Exercise brief: Your task is to quote the material that follows, in full and exactly.
------------------------
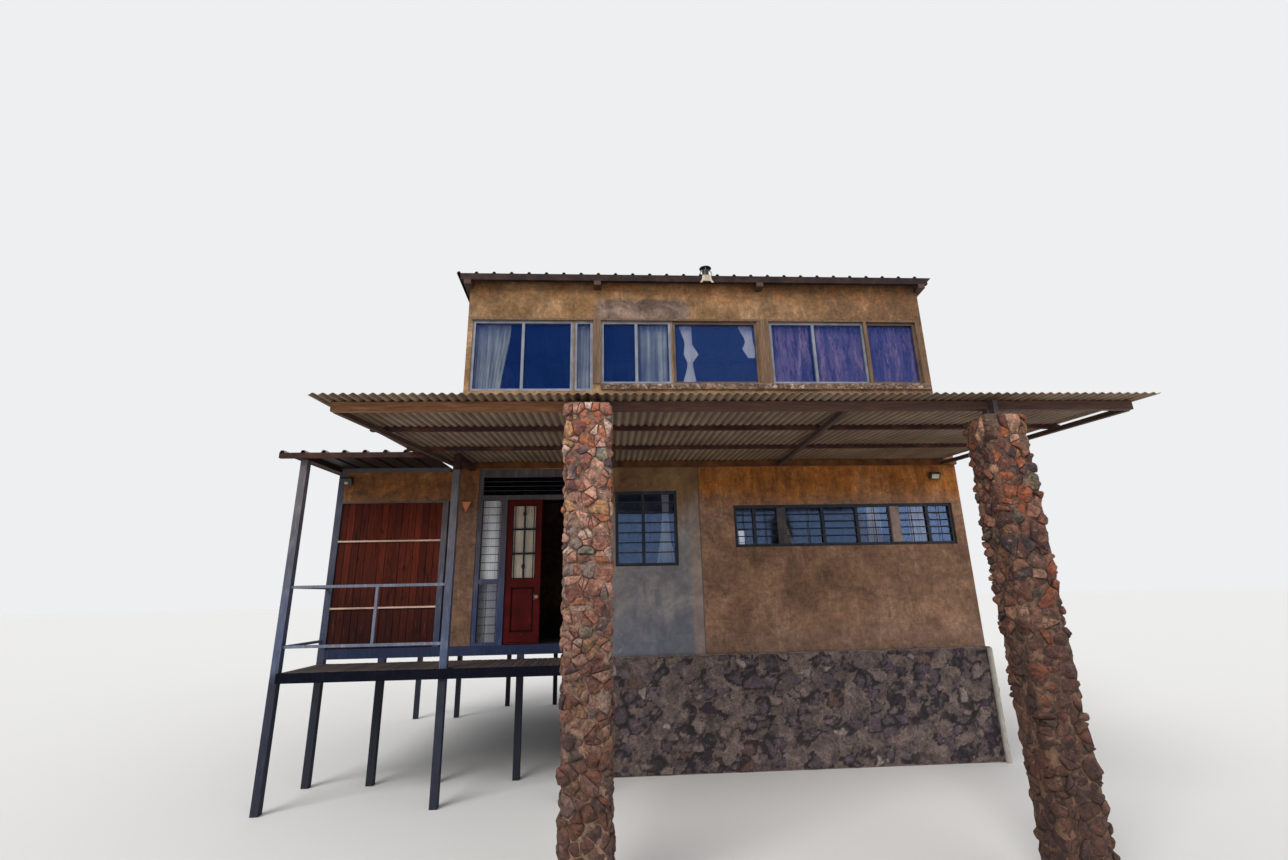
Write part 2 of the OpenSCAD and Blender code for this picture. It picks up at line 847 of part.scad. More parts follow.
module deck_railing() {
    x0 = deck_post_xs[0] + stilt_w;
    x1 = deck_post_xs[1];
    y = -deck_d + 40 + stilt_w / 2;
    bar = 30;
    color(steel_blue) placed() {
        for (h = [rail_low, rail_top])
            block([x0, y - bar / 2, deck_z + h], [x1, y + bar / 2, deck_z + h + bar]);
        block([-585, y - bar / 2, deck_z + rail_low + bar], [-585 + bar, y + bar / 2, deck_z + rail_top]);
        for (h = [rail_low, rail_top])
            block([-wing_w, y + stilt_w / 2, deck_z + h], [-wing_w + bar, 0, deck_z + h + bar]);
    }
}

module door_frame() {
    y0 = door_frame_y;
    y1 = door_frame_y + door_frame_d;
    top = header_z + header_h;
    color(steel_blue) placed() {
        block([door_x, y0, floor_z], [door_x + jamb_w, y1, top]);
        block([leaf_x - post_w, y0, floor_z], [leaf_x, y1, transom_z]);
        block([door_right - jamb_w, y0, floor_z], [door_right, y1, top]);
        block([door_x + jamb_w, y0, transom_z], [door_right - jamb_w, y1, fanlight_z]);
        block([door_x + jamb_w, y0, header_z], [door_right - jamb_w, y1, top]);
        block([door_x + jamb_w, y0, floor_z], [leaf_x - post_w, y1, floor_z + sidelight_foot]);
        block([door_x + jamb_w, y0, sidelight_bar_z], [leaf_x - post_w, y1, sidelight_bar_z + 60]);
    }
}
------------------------
Task answer:
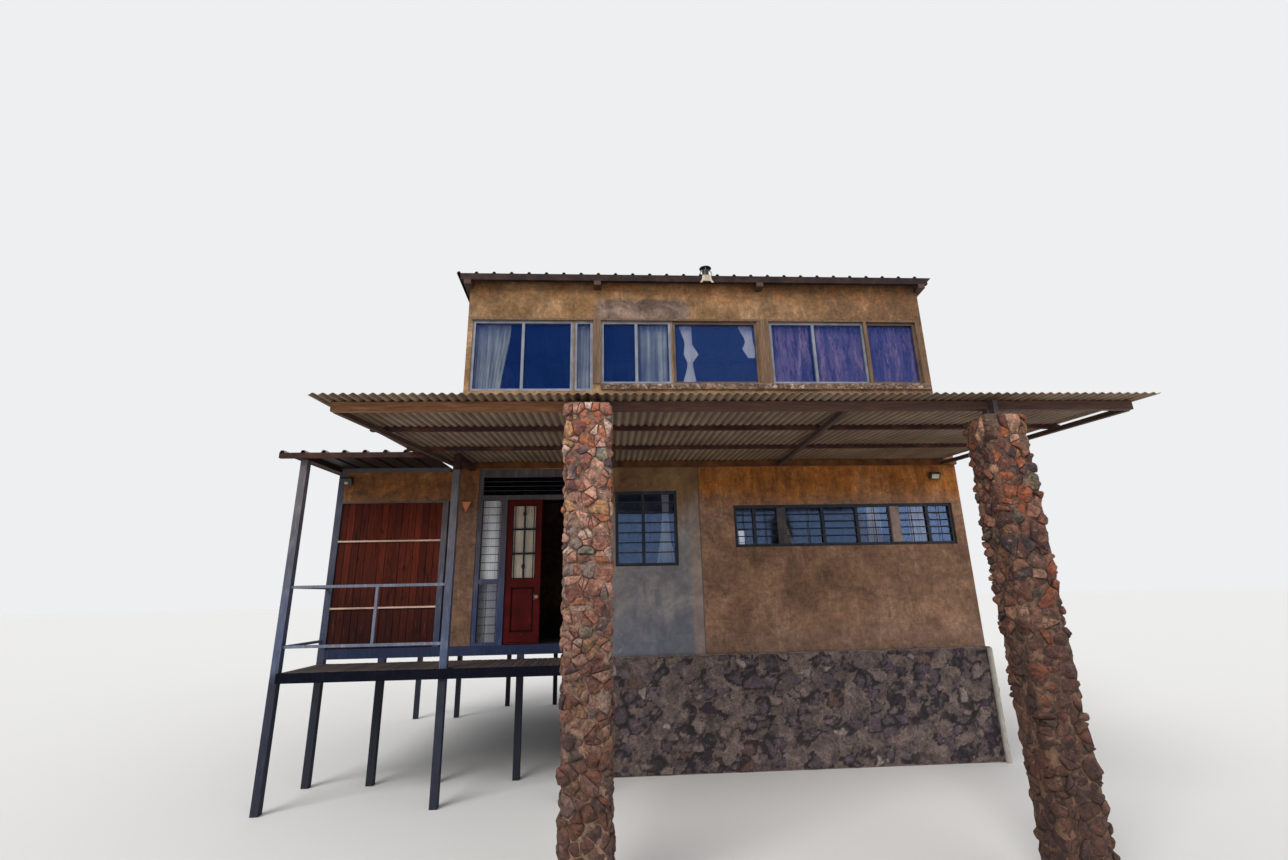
Write part 2 of the OpenSCAD and Blender code for this picture. It picks up at line 847 of part.scad. More parts follow.
module deck_railing() {
    x0 = deck_post_xs[0] + stilt_w;
    x1 = deck_post_xs[1];
    y = -deck_d + 40 + stilt_w / 2;
    bar = 30;
    color(steel_blue) placed() {
        for (h = [rail_low, rail_top])
            block([x0, y - bar / 2, deck_z + h], [x1, y + bar / 2, deck_z + h + bar]);
        block([-585, y - bar / 2, deck_z + rail_low + bar], [-585 + bar, y + bar / 2, deck_z + rail_top]);
        for (h = [rail_low, rail_top])
            block([-wing_w, y + stilt_w / 2, deck_z + h], [-wing_w + bar, 0, deck_z + h + bar]);
    }
}

module door_frame() {
    y0 = door_frame_y;
    y1 = door_frame_y + door_frame_d;
    top = header_z + header_h;
    color(steel_blue) placed() {
        block([door_x, y0, floor_z], [door_x + jamb_w, y1, top]);
        block([leaf_x - post_w, y0, floor_z], [leaf_x, y1, transom_z]);
        block([door_right - jamb_w, y0, floor_z], [door_right, y1, top]);
        block([door_x + jamb_w, y0, transom_z], [door_right - jamb_w, y1, fanlight_z]);
        block([door_x + jamb_w, y0, header_z], [door_right - jamb_w, y1, top]);
        block([door_x + jamb_w, y0, floor_z], [leaf_x - post_w, y1, floor_z + sidelight_foot]);
        block([door_x + jamb_w, y0, sidelight_bar_z], [leaf_x - post_w, y1, sidelight_bar_z + 60]);
    }
}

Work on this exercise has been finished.